Du point de vue de la victime également, la prescription n’est pas sans intérêt. D’abord, chaque extension ou interruption « risque fortement de plonger la victime dans une plainte infinie » : la prescription lui impose de sortir de l’indécision, de choisir le chemin qu’elle souhaite emprunter pour tenter de se reconstruire, dans ou en dehors du monde judiciaire. Ensuite, en permettant à la victime de porter son action des décennies après les faits, on fait naître chez elle un espoir de justice qui risque d’être déçu. Si le mis en cause nie ou minimise les faits – ce qui semble fréquent – l’absence de preuve des faits pourrait aboutir à des décisions défavorables à la victime. Certes, la preuve est libre en droit pénal, et une condamnation peut être prononcée dès que les juges ont acquis l’« intime conviction » de la culpabilité. Mais le risque est bien réel, faute de preuve, d’une relaxe ou d’un acquittement, ou bien (mais est-ce un progrès ?) d’une correctionnalisation judiciaire. C’est notamment (pas uniquement) pour cela que la prescription a été instituée.

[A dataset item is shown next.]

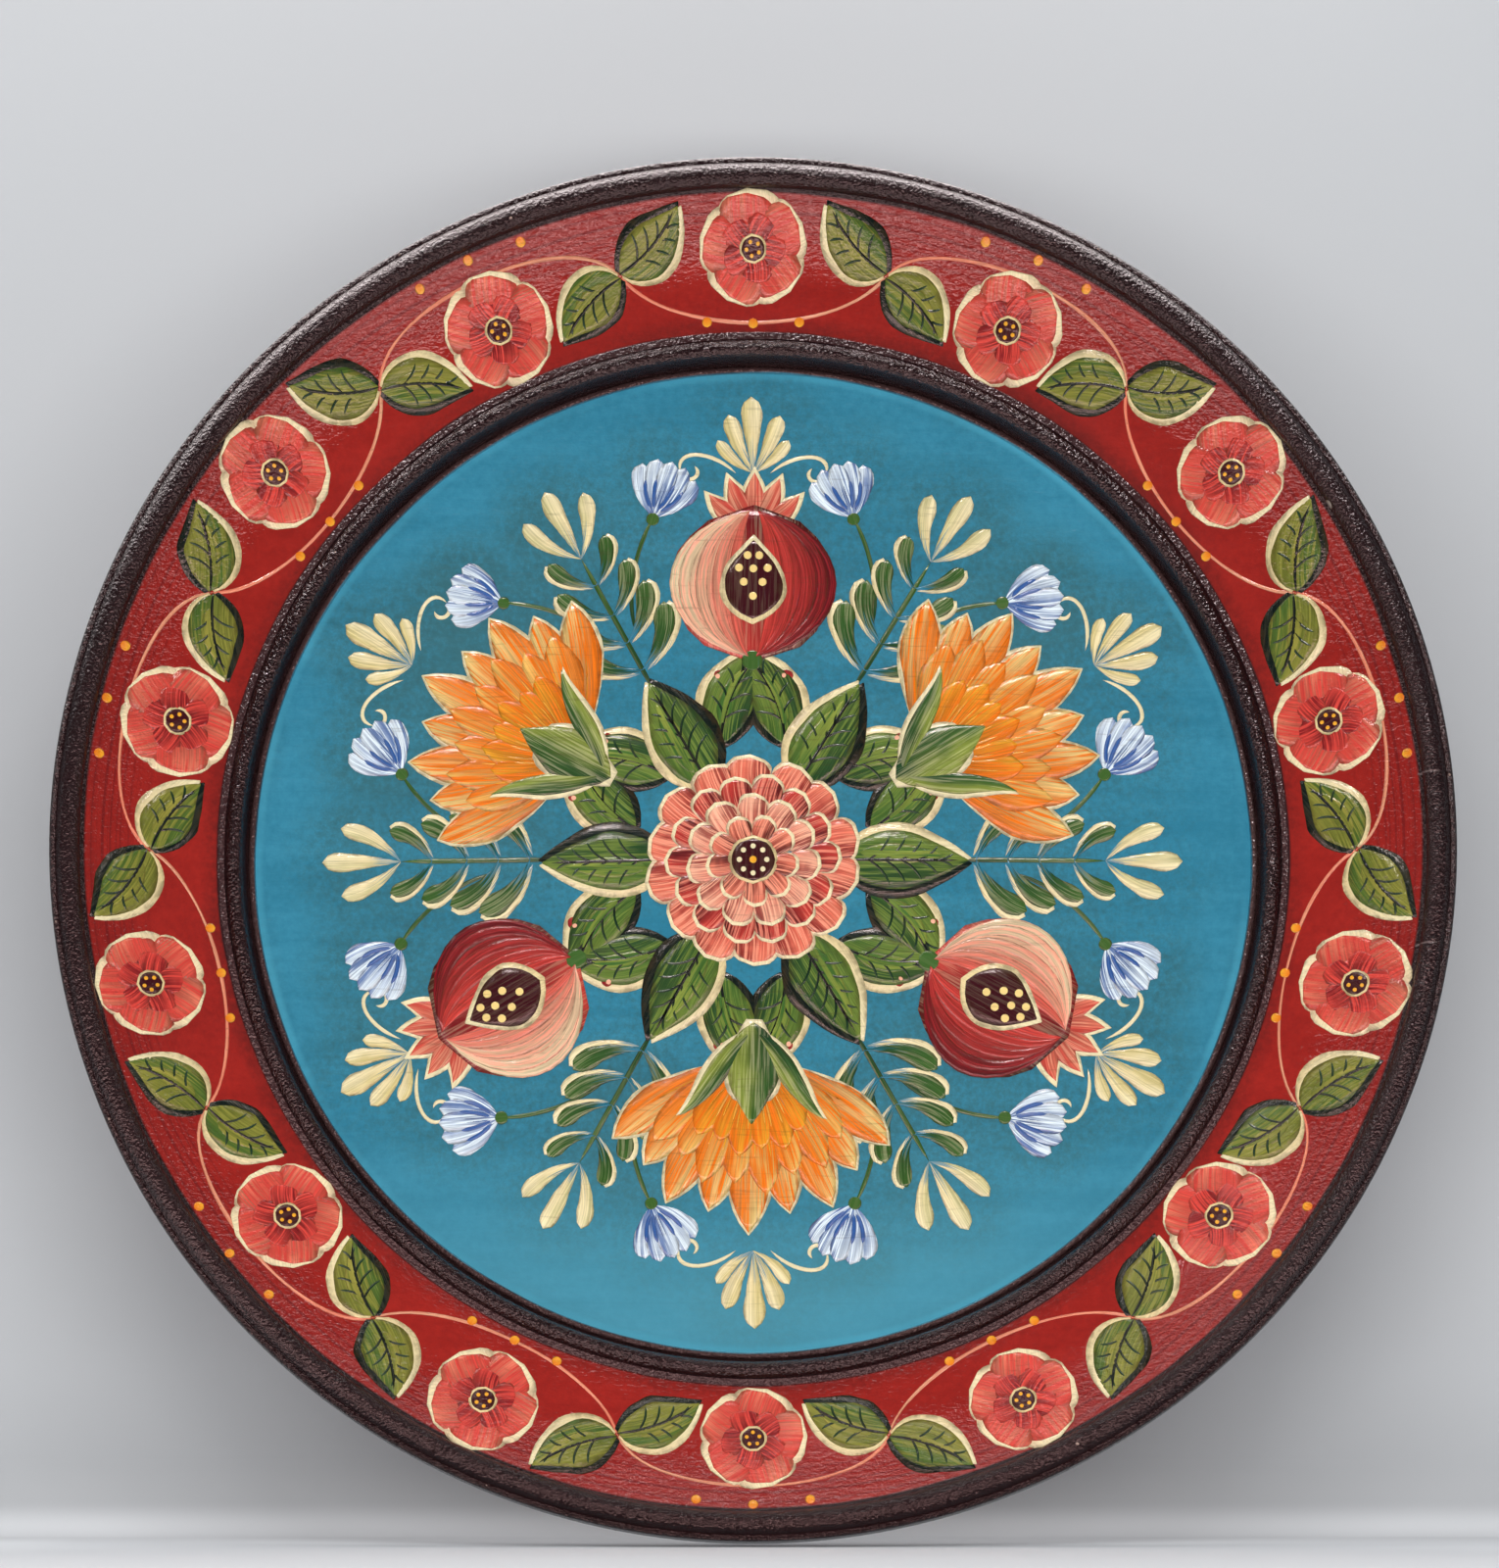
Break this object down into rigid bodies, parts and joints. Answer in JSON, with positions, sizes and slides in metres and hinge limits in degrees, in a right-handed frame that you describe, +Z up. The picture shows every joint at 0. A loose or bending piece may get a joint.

Il reste que la prescription, spécialement en matière de crimes sur mineurs, est vécue comme une « défaite inacceptable », pour reprendre l’expression de Denis Salas, qui apparaît en contradiction avec « l’air du temps, qui n’est pas au pardon mais à la colère ». Plus généralement, les intérêts de la prescription qui viennent d’être cités seraient contrebalancés par l’évolution de la conception de l’ordre public sous l’effet, d’abord, d’un souci de systématisation de la réponse pénale ; ensuite, d’une sensibilité accrue à certaines infractions, spécialement celles touchant la personne ; enfin, de la place grandissante accordée à la victime qui opposerait au droit à l’oubli un devoir de mémoire.